Which lines below fall between the one containing "strike_plate = add_tab(cut_opening(make_plate()))" and the one containing "depsgraph = bpy.context.evaluated_depsgraph_get()"? Repeat them exactly, counting both of those lines, and add nothing else.
********
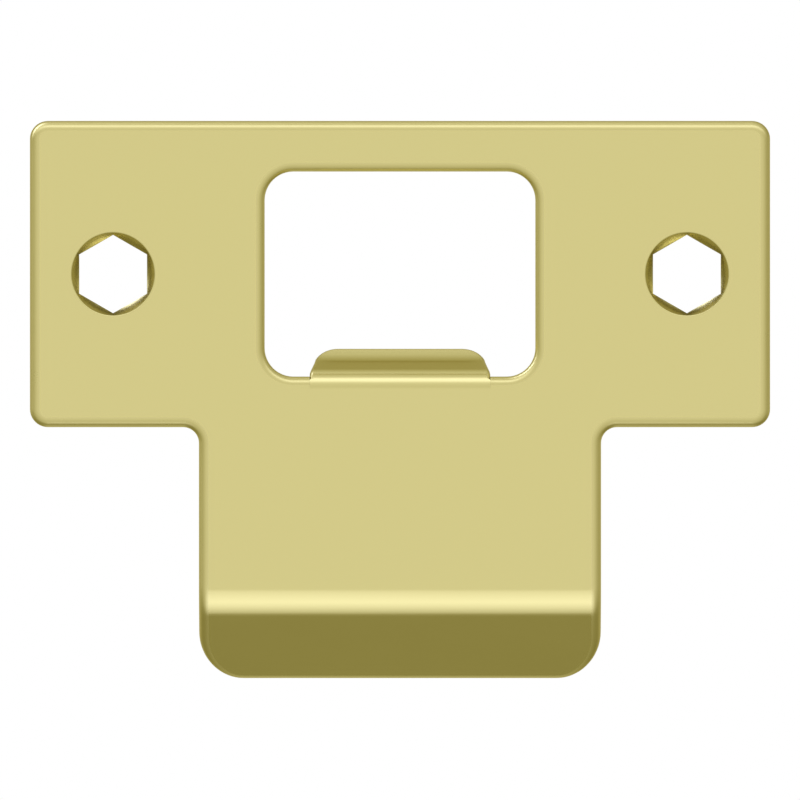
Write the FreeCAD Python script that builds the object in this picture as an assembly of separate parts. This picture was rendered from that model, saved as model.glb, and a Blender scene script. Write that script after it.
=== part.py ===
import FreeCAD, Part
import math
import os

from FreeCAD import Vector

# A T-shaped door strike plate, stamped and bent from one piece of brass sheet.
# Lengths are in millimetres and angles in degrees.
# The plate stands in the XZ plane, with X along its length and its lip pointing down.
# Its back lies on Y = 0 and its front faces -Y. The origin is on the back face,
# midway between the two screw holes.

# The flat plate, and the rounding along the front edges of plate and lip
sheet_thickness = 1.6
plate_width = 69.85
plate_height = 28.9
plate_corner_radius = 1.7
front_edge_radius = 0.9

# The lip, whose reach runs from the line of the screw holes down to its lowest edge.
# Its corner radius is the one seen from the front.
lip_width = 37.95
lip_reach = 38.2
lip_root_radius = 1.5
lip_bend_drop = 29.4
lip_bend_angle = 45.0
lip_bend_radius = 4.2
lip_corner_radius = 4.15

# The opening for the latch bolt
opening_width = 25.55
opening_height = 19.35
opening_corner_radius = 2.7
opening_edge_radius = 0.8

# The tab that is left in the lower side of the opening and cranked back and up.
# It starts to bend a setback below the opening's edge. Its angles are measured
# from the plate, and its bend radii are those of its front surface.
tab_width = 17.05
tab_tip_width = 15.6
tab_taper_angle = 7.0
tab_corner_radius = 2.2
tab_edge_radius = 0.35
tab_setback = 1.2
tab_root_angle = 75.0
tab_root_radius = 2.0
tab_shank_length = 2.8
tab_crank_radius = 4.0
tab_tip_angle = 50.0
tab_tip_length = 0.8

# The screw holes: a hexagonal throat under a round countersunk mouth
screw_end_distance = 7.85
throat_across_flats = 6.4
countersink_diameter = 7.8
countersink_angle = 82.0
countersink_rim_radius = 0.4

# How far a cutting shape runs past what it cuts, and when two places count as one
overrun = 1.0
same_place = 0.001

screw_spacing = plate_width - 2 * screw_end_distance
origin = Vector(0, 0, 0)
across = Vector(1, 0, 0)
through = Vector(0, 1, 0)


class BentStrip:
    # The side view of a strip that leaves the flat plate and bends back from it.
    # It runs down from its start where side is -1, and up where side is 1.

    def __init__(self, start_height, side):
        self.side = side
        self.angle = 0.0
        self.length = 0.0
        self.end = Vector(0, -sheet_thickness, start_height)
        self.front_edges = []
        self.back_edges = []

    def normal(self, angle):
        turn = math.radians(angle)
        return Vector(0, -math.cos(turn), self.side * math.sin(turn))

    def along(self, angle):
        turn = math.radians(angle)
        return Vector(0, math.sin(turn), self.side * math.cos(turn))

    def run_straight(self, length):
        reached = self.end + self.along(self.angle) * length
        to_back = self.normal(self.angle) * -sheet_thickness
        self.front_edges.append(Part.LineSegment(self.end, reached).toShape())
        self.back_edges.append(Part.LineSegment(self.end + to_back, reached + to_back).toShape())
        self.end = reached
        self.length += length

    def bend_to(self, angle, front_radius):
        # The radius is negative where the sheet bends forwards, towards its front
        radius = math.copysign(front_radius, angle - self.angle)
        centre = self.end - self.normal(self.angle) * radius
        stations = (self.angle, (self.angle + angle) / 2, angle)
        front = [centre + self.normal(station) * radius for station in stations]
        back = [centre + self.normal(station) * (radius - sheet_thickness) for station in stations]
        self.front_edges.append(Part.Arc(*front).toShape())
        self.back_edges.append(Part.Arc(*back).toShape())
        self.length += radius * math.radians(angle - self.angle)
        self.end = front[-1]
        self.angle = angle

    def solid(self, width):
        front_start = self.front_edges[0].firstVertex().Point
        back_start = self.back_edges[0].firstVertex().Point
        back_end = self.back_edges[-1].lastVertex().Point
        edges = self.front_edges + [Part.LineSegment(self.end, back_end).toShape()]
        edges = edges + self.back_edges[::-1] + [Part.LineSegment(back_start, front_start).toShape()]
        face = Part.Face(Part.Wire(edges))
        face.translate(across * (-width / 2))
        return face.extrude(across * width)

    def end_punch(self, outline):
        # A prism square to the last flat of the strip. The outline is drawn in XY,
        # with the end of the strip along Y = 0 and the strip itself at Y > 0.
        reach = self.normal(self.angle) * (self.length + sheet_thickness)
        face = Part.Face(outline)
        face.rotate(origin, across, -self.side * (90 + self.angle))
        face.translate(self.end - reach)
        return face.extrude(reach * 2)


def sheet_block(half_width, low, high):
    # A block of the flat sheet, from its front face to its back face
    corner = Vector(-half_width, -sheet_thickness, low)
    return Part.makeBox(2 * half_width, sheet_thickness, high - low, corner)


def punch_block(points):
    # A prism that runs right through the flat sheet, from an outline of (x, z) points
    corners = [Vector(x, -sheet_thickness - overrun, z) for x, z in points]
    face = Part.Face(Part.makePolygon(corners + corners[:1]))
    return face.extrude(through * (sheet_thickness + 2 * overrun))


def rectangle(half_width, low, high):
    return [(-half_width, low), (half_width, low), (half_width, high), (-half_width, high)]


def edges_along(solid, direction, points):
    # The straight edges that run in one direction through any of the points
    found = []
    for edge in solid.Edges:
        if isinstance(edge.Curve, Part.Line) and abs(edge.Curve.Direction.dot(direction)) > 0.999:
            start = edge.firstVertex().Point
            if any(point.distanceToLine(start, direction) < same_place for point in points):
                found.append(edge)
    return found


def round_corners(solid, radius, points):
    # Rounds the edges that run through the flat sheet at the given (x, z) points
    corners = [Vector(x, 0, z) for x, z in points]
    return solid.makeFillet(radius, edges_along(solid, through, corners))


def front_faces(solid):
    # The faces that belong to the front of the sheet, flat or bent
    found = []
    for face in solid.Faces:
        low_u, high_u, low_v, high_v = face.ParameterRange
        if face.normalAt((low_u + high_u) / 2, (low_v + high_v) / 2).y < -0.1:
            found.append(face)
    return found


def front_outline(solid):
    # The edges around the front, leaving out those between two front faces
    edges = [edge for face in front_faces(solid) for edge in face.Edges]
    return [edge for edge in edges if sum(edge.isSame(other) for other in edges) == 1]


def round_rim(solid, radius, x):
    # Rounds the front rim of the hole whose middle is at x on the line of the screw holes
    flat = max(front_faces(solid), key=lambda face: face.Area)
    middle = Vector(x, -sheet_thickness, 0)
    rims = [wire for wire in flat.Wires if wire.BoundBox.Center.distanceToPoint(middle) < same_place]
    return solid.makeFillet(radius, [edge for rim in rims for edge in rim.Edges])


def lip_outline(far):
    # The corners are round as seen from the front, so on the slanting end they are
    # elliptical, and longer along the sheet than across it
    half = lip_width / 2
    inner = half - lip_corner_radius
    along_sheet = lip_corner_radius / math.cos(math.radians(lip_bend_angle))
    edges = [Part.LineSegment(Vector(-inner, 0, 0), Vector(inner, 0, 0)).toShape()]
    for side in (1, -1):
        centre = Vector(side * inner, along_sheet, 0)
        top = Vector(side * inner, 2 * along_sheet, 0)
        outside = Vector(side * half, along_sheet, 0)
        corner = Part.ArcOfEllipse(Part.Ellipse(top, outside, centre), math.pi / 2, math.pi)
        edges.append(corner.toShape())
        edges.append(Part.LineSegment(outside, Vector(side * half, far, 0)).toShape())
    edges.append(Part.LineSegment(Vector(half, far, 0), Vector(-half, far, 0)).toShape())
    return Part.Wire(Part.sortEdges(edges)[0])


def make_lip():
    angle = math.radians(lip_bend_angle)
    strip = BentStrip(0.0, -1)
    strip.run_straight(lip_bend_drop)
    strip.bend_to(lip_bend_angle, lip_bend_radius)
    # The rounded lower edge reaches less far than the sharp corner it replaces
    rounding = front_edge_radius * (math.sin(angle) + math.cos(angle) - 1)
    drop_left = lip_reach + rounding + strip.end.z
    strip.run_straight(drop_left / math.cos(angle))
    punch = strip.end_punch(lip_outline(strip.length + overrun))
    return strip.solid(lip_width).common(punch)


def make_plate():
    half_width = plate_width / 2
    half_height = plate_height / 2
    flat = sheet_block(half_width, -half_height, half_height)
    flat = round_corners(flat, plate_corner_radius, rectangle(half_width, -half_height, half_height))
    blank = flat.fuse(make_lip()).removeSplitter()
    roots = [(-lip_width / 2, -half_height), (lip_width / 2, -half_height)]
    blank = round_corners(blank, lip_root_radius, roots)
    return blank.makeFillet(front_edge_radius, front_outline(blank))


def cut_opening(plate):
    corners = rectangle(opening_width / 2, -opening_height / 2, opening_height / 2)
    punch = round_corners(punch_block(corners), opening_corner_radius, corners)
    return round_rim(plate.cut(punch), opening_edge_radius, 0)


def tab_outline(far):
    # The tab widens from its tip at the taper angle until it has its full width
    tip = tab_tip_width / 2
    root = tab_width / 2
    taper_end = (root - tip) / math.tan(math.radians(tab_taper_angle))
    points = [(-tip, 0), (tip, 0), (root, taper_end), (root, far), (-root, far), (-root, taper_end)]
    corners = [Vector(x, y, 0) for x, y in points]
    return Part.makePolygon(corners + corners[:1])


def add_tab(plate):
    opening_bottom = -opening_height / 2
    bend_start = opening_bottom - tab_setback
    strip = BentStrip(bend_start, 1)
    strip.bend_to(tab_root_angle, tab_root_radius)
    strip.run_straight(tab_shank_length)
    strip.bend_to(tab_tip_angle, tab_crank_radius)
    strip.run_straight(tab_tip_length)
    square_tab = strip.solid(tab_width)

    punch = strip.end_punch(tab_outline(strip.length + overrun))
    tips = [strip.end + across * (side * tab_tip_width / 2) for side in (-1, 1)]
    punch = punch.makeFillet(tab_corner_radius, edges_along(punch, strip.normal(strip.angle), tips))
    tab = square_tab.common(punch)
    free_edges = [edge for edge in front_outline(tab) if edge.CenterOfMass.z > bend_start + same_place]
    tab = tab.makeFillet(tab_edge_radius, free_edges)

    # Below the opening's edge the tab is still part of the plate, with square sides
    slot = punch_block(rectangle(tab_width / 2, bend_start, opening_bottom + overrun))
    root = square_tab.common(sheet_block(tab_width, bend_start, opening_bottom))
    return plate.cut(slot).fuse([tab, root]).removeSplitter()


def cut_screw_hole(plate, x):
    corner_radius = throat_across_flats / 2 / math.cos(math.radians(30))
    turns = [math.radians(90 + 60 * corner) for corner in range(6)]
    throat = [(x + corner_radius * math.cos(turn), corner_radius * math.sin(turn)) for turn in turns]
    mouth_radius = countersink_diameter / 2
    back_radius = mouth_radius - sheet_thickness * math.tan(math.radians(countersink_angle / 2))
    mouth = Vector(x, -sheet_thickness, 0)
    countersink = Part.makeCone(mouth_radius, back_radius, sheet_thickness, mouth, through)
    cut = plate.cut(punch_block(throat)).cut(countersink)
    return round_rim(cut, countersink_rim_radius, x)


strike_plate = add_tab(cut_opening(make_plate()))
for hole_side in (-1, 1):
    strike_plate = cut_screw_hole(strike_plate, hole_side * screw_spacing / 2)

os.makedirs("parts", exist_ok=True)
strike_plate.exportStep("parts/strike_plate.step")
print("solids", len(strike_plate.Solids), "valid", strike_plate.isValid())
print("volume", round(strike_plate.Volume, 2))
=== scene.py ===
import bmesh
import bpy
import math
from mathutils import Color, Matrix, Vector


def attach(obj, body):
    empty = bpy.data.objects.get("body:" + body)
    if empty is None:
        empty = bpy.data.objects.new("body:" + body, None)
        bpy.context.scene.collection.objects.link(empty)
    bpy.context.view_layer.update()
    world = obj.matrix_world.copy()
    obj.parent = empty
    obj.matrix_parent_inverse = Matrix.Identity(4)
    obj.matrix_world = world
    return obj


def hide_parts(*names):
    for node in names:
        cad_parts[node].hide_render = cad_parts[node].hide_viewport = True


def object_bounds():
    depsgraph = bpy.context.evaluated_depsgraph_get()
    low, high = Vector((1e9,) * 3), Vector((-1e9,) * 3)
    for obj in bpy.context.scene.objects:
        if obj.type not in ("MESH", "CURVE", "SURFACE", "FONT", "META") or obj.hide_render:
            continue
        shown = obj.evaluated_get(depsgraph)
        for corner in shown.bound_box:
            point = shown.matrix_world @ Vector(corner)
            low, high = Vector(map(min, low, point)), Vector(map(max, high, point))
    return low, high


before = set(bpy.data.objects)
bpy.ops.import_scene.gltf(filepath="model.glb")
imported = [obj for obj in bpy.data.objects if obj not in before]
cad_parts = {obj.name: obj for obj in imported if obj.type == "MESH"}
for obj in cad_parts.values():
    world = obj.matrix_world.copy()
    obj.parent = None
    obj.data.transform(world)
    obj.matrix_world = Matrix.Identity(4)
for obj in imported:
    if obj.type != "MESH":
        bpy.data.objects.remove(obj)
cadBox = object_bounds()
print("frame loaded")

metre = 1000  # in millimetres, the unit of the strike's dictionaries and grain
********
=== OUTPUT OF THE EXERCISE ===
strike_plate = add_tab(cut_opening(make_plate()))
for hole_side in (-1, 1):
    strike_plate = cut_screw_hole(strike_plate, hole_side * screw_spacing / 2)

os.makedirs("parts", exist_ok=True)
strike_plate.exportStep("parts/strike_plate.step")
print("solids", len(strike_plate.Solids), "valid", strike_plate.isValid())
print("volume", round(strike_plate.Volume, 2))
=== scene.py ===
import bmesh
import bpy
import math
from mathutils import Color, Matrix, Vector


def attach(obj, body):
    empty = bpy.data.objects.get("body:" + body)
    if empty is None:
        empty = bpy.data.objects.new("body:" + body, None)
        bpy.context.scene.collection.objects.link(empty)
    bpy.context.view_layer.update()
    world = obj.matrix_world.copy()
    obj.parent = empty
    obj.matrix_parent_inverse = Matrix.Identity(4)
    obj.matrix_world = world
    return obj


def hide_parts(*names):
    for node in names:
        cad_parts[node].hide_render = cad_parts[node].hide_viewport = True


def object_bounds():
    depsgraph = bpy.context.evaluated_depsgraph_get()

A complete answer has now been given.